> [Exercise directions]: Reproduce each record below exactly as written.

> [The data]:
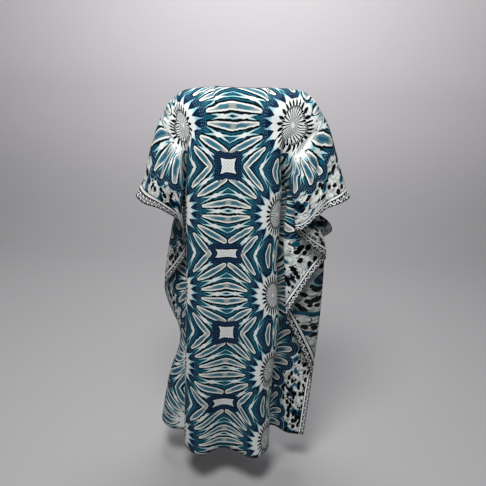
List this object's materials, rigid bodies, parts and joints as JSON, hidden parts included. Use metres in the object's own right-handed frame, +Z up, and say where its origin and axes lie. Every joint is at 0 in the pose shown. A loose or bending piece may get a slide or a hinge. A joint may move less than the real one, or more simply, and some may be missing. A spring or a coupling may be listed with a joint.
{
  "type": "grand boubou robe",
  "caption": "Wide ankle-length robe of two printed cloth panels with open winged sleeves, a scooped neck and free side panels.",
  "frame": {"origin": "between the wearer's shoulders, on the line where the front and back panels meet, 10 mm below the neck edge", "axes": "+Z up, the wearer faces -Y, +X towards the wearer's left arm"},
  "size_m": [0.7888, 0.3845, 1.4031],
  "materials": {
    "back_panel": "smooth printed cotton with a slight sheen",
    "back_left_wing": "smooth printed cotton with a slight sheen",
    "back_right_wing": "smooth printed cotton with a slight sheen",
    "front_panel": "smooth printed cotton with a slight sheen",
    "front_left_wing": "smooth printed cotton with a slight sheen",
    "front_right_wing": "smooth printed cotton with a slight sheen"
  },
  "bodies": {
    "root": {"back_panel": "back_panel", "back_left_wing": "back_left_wing", "back_right_wing": "back_right_wing", "front_panel": "front_panel", "front_left_wing": "front_left_wing", "front_right_wing": "front_right_wing"}
  },
  "joints": []
}
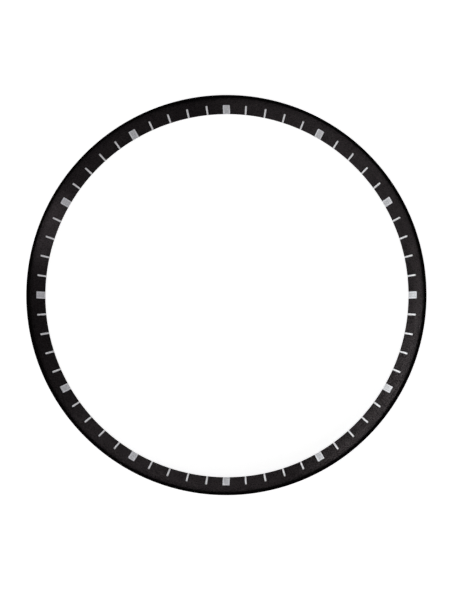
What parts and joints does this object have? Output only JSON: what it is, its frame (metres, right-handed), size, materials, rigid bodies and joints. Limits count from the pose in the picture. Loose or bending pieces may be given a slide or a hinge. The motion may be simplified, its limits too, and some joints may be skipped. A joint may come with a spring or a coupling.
{
  "type": "watch chapter ring",
  "caption": "Thin black ring with a sloped inner face that carries silver hour blocks and minute lines, to stand round a watch dial under the crystal.",
  "frame": {"origin": "centre of the ring on its underside plane", "axes": "+Z along the ring's axis towards the crystal, +Y towards the 12 o'clock mark, +X towards 3 o'clock"},
  "size_m": [0.0306, 0.0306, 0.0021],
  "materials": {
    "ring_black": "satin black over fine turning lines",
    "hour_print": "printed silver ink, mottled",
    "minute_print": "printed silver ink"
  },
  "bodies": {
    "root": {"ring_body": "ring_black", "hour_mark_01": "hour_print", "hour_mark_02": "hour_print", "hour_mark_03": "hour_print", "hour_mark_04": "hour_print", "hour_mark_05": "hour_print", "hour_mark_06": "hour_print", "hour_mark_07": "hour_print", "hour_mark_08": "hour_print", "hour_mark_09": "hour_print", "hour_mark_10": "hour_print", "hour_mark_11": "hour_print", "hour_mark_12": "hour_print", "minute_marks_01_to_04": "minute_print", "minute_marks_06_to_09": "minute_print", "minute_marks_11_to_14": "minute_print", "minute_marks_16_to_19": "minute_print", "minute_marks_21_to_24": "minute_print", "minute_marks_26_to_29": "minute_print", "minute_marks_31_to_34": "minute_print", "minute_marks_36_to_39": "minute_print", "minute_marks_41_to_44": "minute_print", "minute_marks_46_to_49": "minute_print", "minute_marks_51_to_54": "minute_print", "minute_marks_56_to_59": "minute_print"}
  },
  "joints": []
}
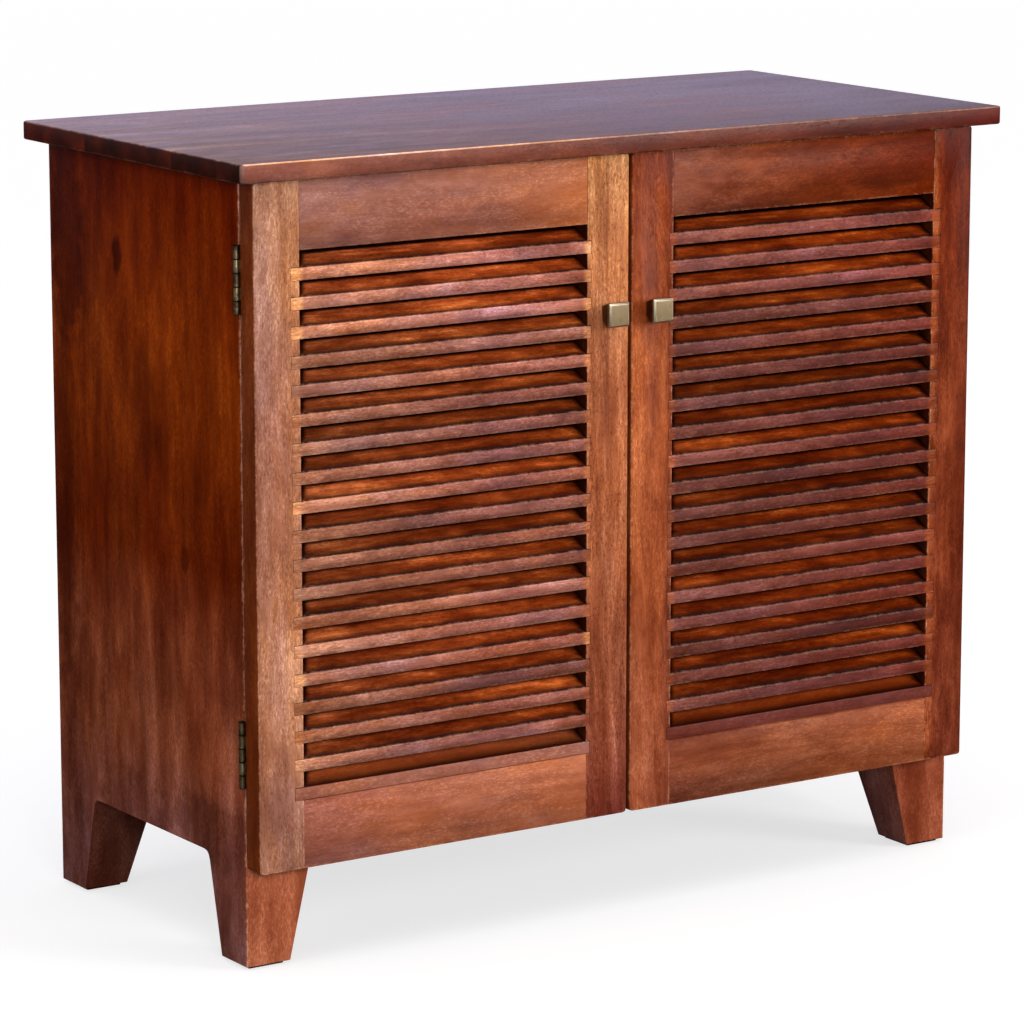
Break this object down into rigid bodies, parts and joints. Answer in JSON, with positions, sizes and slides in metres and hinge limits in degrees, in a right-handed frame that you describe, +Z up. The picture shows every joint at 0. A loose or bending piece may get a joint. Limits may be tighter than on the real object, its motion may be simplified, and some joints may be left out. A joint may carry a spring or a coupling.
{
  "type": "louvred door cabinet",
  "caption": "Low stained-wood cabinet with hinged louvred doors, square brass knobs, an overhanging top and tapered legs.",
  "frame": {"origin": "on the floor, under the middle of the bounding box", "axes": "+X to the right as seen by someone who faces the doors, +Y from the doors to the back, +Z up"},
  "size_m": [0.87, 0.422, 0.76],
  "materials": {
    "top_wood": "satin varnish over a dark red-brown stain",
    "side_wood": "satin varnish over a dark red-brown stain",
    "door_wood": "satin varnish over a red-brown stain",
    "slat_wood": "satin varnish over a red-brown stain",
    "inner_wood": "thin satin varnish over a red-brown stain",
    "hinge_brass": "aged, brushed",
    "knob_brass": "aged, brushed"
  },
  "bodies": {
    "carcass": {"tabletop": "top_wood", "left_side": "side_wood", "right_side": "side_wood", "bottom_board": "inner_wood", "shelf": "inner_wood", "back_panel": "inner_wood", "left_upper_hinge_frame_leaf": "hinge_brass", "left_lower_hinge_frame_leaf": "hinge_brass", "right_upper_hinge_frame_leaf": "hinge_brass", "right_lower_hinge_frame_leaf": "hinge_brass"},
    "left_door": {"left_door_hinge_stile": "door_wood", "left_door_meeting_stile": "door_wood", "left_door_top_rail": "door_wood", "left_door_bottom_rail": "door_wood", "left_door_slat_01": "slat_wood", "left_door_slat_02": "slat_wood", "left_door_slat_03": "slat_wood", "left_door_slat_04": "slat_wood", "left_door_slat_05": "slat_wood", "left_door_slat_06": "slat_wood", "left_door_slat_07": "slat_wood", "left_door_slat_08": "slat_wood", "left_door_slat_09": "slat_wood", "left_door_slat_10": "slat_wood", "left_door_slat_11": "slat_wood", "left_door_slat_12": "slat_wood", "left_door_slat_13": "slat_wood", "left_door_slat_14": "slat_wood", "left_door_slat_15": "slat_wood", "left_door_slat_16": "slat_wood", "left_door_slat_17": "slat_wood", "left_door_slat_18": "slat_wood", "left_upper_hinge_door_leaf": "hinge_brass", "left_lower_hinge_door_leaf": "hinge_brass", "left_knob": "knob_brass"},
    "right_door": {"right_door_hinge_stile": "door_wood", "right_door_meeting_stile": "door_wood", "right_door_top_rail": "door_wood", "right_door_bottom_rail": "door_wood", "right_door_slat_01": "slat_wood", "right_door_slat_02": "slat_wood", "right_door_slat_03": "slat_wood", "right_door_slat_04": "slat_wood", "right_door_slat_05": "slat_wood", "right_door_slat_06": "slat_wood", "right_door_slat_07": "slat_wood", "right_door_slat_08": "slat_wood", "right_door_slat_09": "slat_wood", "right_door_slat_10": "slat_wood", "right_door_slat_11": "slat_wood", "right_door_slat_12": "slat_wood", "right_door_slat_13": "slat_wood", "right_door_slat_14": "slat_wood", "right_door_slat_15": "slat_wood", "right_door_slat_16": "slat_wood", "right_door_slat_17": "slat_wood", "right_door_slat_18": "slat_wood", "right_upper_hinge_door_leaf": "hinge_brass", "right_lower_hinge_door_leaf": "hinge_brass", "right_knob": "knob_brass"}
  },
  "joints": [
    {"name": "left_door_hinges", "type": "hinge", "parent": "carcass", "child": "left_door", "pos_m": [-0.4162, -0.166, 0.429], "axis": [0, 0, -1], "range_deg": [0, 175]},
    {"name": "right_door_hinges", "type": "hinge", "parent": "carcass", "child": "right_door", "pos_m": [0.4162, -0.166, 0.429], "axis": [0, 0, 1], "range_deg": [0, 175]}
  ]
}
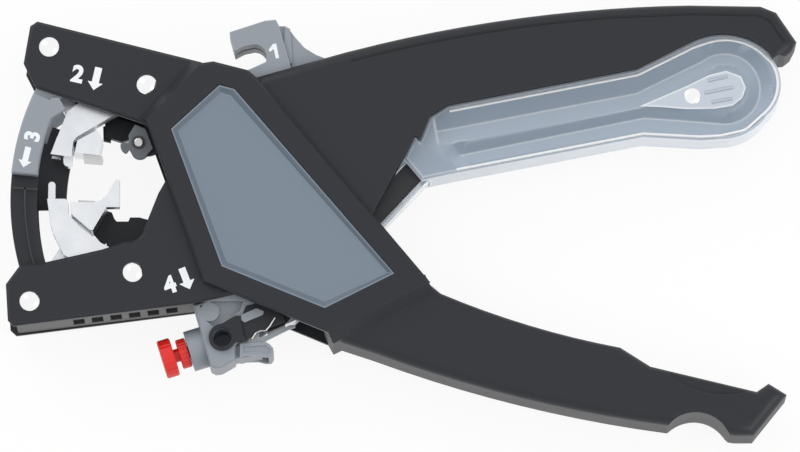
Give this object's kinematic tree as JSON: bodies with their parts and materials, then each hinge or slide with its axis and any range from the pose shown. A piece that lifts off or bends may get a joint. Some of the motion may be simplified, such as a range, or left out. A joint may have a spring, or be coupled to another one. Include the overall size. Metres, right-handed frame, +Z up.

> [Answer below]:
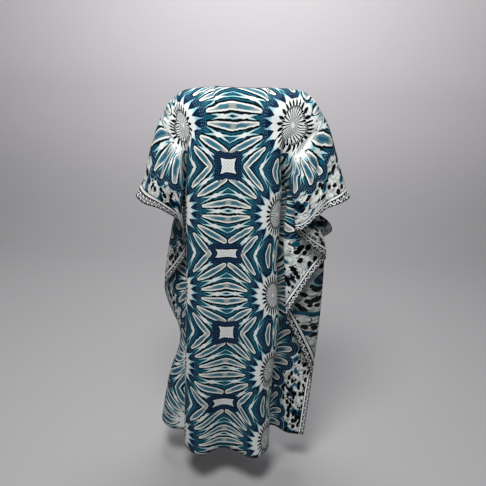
List this object's materials, rigid bodies, parts and joints as JSON, hidden parts included. Use metres in the object's own right-handed frame, +Z up, and say where its origin and axes lie. Every joint is at 0 in the pose shown. A loose or bending piece may get a slide or a hinge. A joint may move less than the real one, or more simply, and some may be missing. A spring or a coupling may be listed with a joint.
{
  "type": "grand boubou robe",
  "caption": "Wide ankle-length robe of two printed cloth panels with open winged sleeves, a scooped neck and free side panels.",
  "frame": {"origin": "between the wearer's shoulders, on the line where the front and back panels meet, 10 mm below the neck edge", "axes": "+Z up, the wearer faces -Y, +X towards the wearer's left arm"},
  "size_m": [0.7888, 0.3845, 1.4031],
  "materials": {
    "back_panel": "smooth printed cotton with a slight sheen",
    "back_left_wing": "smooth printed cotton with a slight sheen",
    "back_right_wing": "smooth printed cotton with a slight sheen",
    "front_panel": "smooth printed cotton with a slight sheen",
    "front_left_wing": "smooth printed cotton with a slight sheen",
    "front_right_wing": "smooth printed cotton with a slight sheen"
  },
  "bodies": {
    "root": {"back_panel": "back_panel", "back_left_wing": "back_left_wing", "back_right_wing": "back_right_wing", "front_panel": "front_panel", "front_left_wing": "front_left_wing", "front_right_wing": "front_right_wing"}
  },
  "joints": []
}
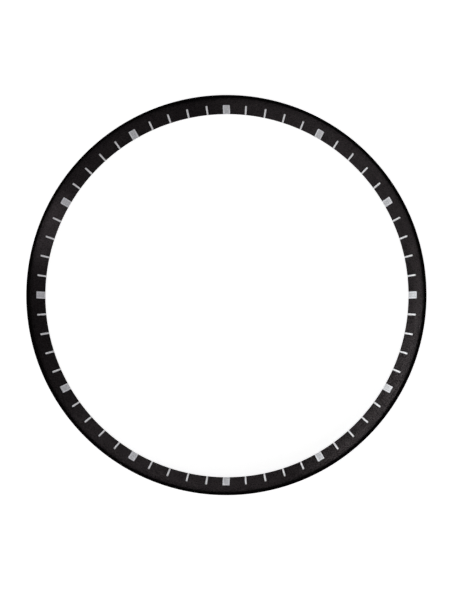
What parts and joints does this object have? Output only JSON: what it is, its frame (metres, right-handed), size, materials, rigid bodies and joints. Limits count from the pose in the picture. Loose or bending pieces may be given a slide or a hinge. The motion may be simplified, its limits too, and some joints may be skipped. A joint may come with a spring or a coupling.
{
  "type": "watch chapter ring",
  "caption": "Thin black ring with a sloped inner face that carries silver hour blocks and minute lines, to stand round a watch dial under the crystal.",
  "frame": {"origin": "centre of the ring on its underside plane", "axes": "+Z along the ring's axis towards the crystal, +Y towards the 12 o'clock mark, +X towards 3 o'clock"},
  "size_m": [0.0306, 0.0306, 0.0021],
  "materials": {
    "ring_black": "satin black over fine turning lines",
    "hour_print": "printed silver ink, mottled",
    "minute_print": "printed silver ink"
  },
  "bodies": {
    "root": {"ring_body": "ring_black", "hour_mark_01": "hour_print", "hour_mark_02": "hour_print", "hour_mark_03": "hour_print", "hour_mark_04": "hour_print", "hour_mark_05": "hour_print", "hour_mark_06": "hour_print", "hour_mark_07": "hour_print", "hour_mark_08": "hour_print", "hour_mark_09": "hour_print", "hour_mark_10": "hour_print", "hour_mark_11": "hour_print", "hour_mark_12": "hour_print", "minute_marks_01_to_04": "minute_print", "minute_marks_06_to_09": "minute_print", "minute_marks_11_to_14": "minute_print", "minute_marks_16_to_19": "minute_print", "minute_marks_21_to_24": "minute_print", "minute_marks_26_to_29": "minute_print", "minute_marks_31_to_34": "minute_print", "minute_marks_36_to_39": "minute_print", "minute_marks_41_to_44": "minute_print", "minute_marks_46_to_49": "minute_print", "minute_marks_51_to_54": "minute_print", "minute_marks_56_to_59": "minute_print"}
  },
  "joints": []
}
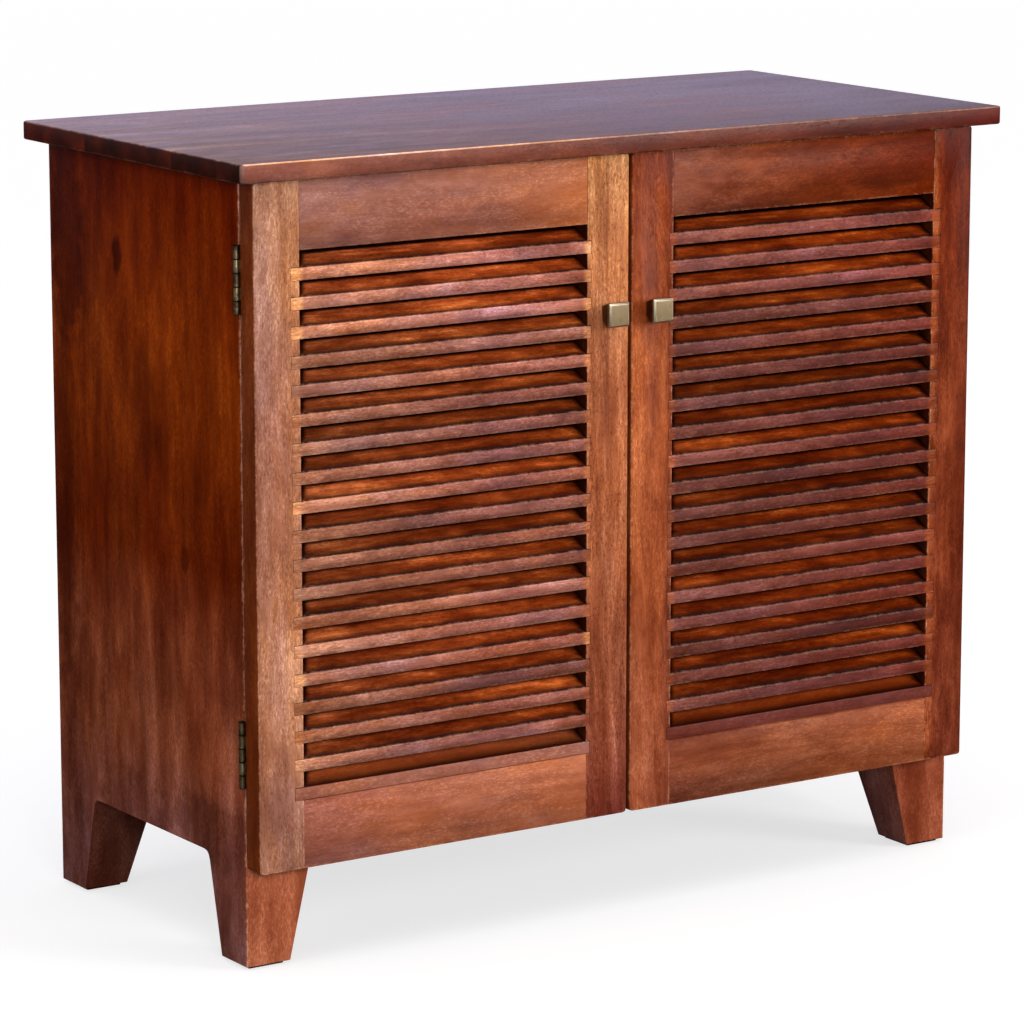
Break this object down into rigid bodies, parts and joints. Answer in JSON, with positions, sizes and slides in metres and hinge limits in degrees, in a right-handed frame that you describe, +Z up. The picture shows every joint at 0. A loose or bending piece may get a joint. Limits may be tighter than on the real object, its motion may be simplified, and some joints may be left out. A joint may carry a spring or a coupling.
{
  "type": "louvred door cabinet",
  "caption": "Low stained-wood cabinet with hinged louvred doors, square brass knobs, an overhanging top and tapered legs.",
  "frame": {"origin": "on the floor, under the middle of the bounding box", "axes": "+X to the right as seen by someone who faces the doors, +Y from the doors to the back, +Z up"},
  "size_m": [0.87, 0.422, 0.76],
  "materials": {
    "top_wood": "satin varnish over a dark red-brown stain",
    "side_wood": "satin varnish over a dark red-brown stain",
    "door_wood": "satin varnish over a red-brown stain",
    "slat_wood": "satin varnish over a red-brown stain",
    "inner_wood": "thin satin varnish over a red-brown stain",
    "hinge_brass": "aged, brushed",
    "knob_brass": "aged, brushed"
  },
  "bodies": {
    "carcass": {"tabletop": "top_wood", "left_side": "side_wood", "right_side": "side_wood", "bottom_board": "inner_wood", "shelf": "inner_wood", "back_panel": "inner_wood", "left_upper_hinge_frame_leaf": "hinge_brass", "left_lower_hinge_frame_leaf": "hinge_brass", "right_upper_hinge_frame_leaf": "hinge_brass", "right_lower_hinge_frame_leaf": "hinge_brass"},
    "left_door": {"left_door_hinge_stile": "door_wood", "left_door_meeting_stile": "door_wood", "left_door_top_rail": "door_wood", "left_door_bottom_rail": "door_wood", "left_door_slat_01": "slat_wood", "left_door_slat_02": "slat_wood", "left_door_slat_03": "slat_wood", "left_door_slat_04": "slat_wood", "left_door_slat_05": "slat_wood", "left_door_slat_06": "slat_wood", "left_door_slat_07": "slat_wood", "left_door_slat_08": "slat_wood", "left_door_slat_09": "slat_wood", "left_door_slat_10": "slat_wood", "left_door_slat_11": "slat_wood", "left_door_slat_12": "slat_wood", "left_door_slat_13": "slat_wood", "left_door_slat_14": "slat_wood", "left_door_slat_15": "slat_wood", "left_door_slat_16": "slat_wood", "left_door_slat_17": "slat_wood", "left_door_slat_18": "slat_wood", "left_upper_hinge_door_leaf": "hinge_brass", "left_lower_hinge_door_leaf": "hinge_brass", "left_knob": "knob_brass"},
    "right_door": {"right_door_hinge_stile": "door_wood", "right_door_meeting_stile": "door_wood", "right_door_top_rail": "door_wood", "right_door_bottom_rail": "door_wood", "right_door_slat_01": "slat_wood", "right_door_slat_02": "slat_wood", "right_door_slat_03": "slat_wood", "right_door_slat_04": "slat_wood", "right_door_slat_05": "slat_wood", "right_door_slat_06": "slat_wood", "right_door_slat_07": "slat_wood", "right_door_slat_08": "slat_wood", "right_door_slat_09": "slat_wood", "right_door_slat_10": "slat_wood", "right_door_slat_11": "slat_wood", "right_door_slat_12": "slat_wood", "right_door_slat_13": "slat_wood", "right_door_slat_14": "slat_wood", "right_door_slat_15": "slat_wood", "right_door_slat_16": "slat_wood", "right_door_slat_17": "slat_wood", "right_door_slat_18": "slat_wood", "right_upper_hinge_door_leaf": "hinge_brass", "right_lower_hinge_door_leaf": "hinge_brass", "right_knob": "knob_brass"}
  },
  "joints": [
    {"name": "left_door_hinges", "type": "hinge", "parent": "carcass", "child": "left_door", "pos_m": [-0.4162, -0.166, 0.429], "axis": [0, 0, -1], "range_deg": [0, 175]},
    {"name": "right_door_hinges", "type": "hinge", "parent": "carcass", "child": "right_door", "pos_m": [0.4162, -0.166, 0.429], "axis": [0, 0, 1], "range_deg": [0, 175]}
  ]
}
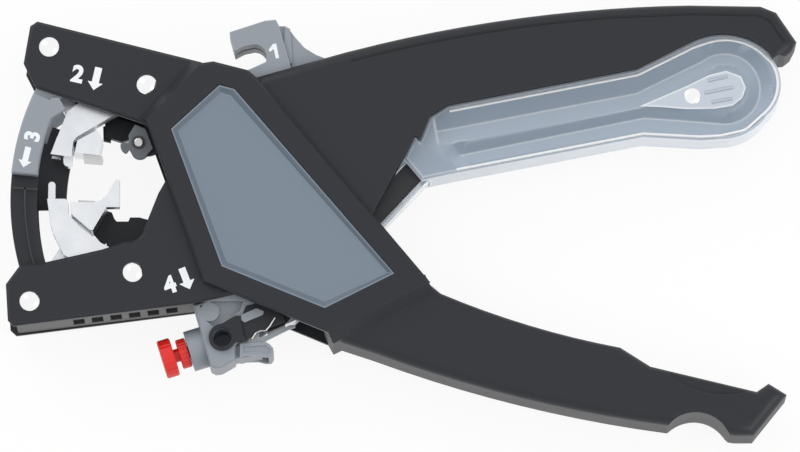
Give this object's kinematic tree as JSON: bodies with their parts and materials, then each hinge or slide with its axis and any range from the pose shown. A piece that lifts off or bends may get a joint. Some of the motion may be simplified, such as a range, or left out. A joint may have a spring, or be coupled to another one. Include the overall size. Metres, right-handed frame, +Z up.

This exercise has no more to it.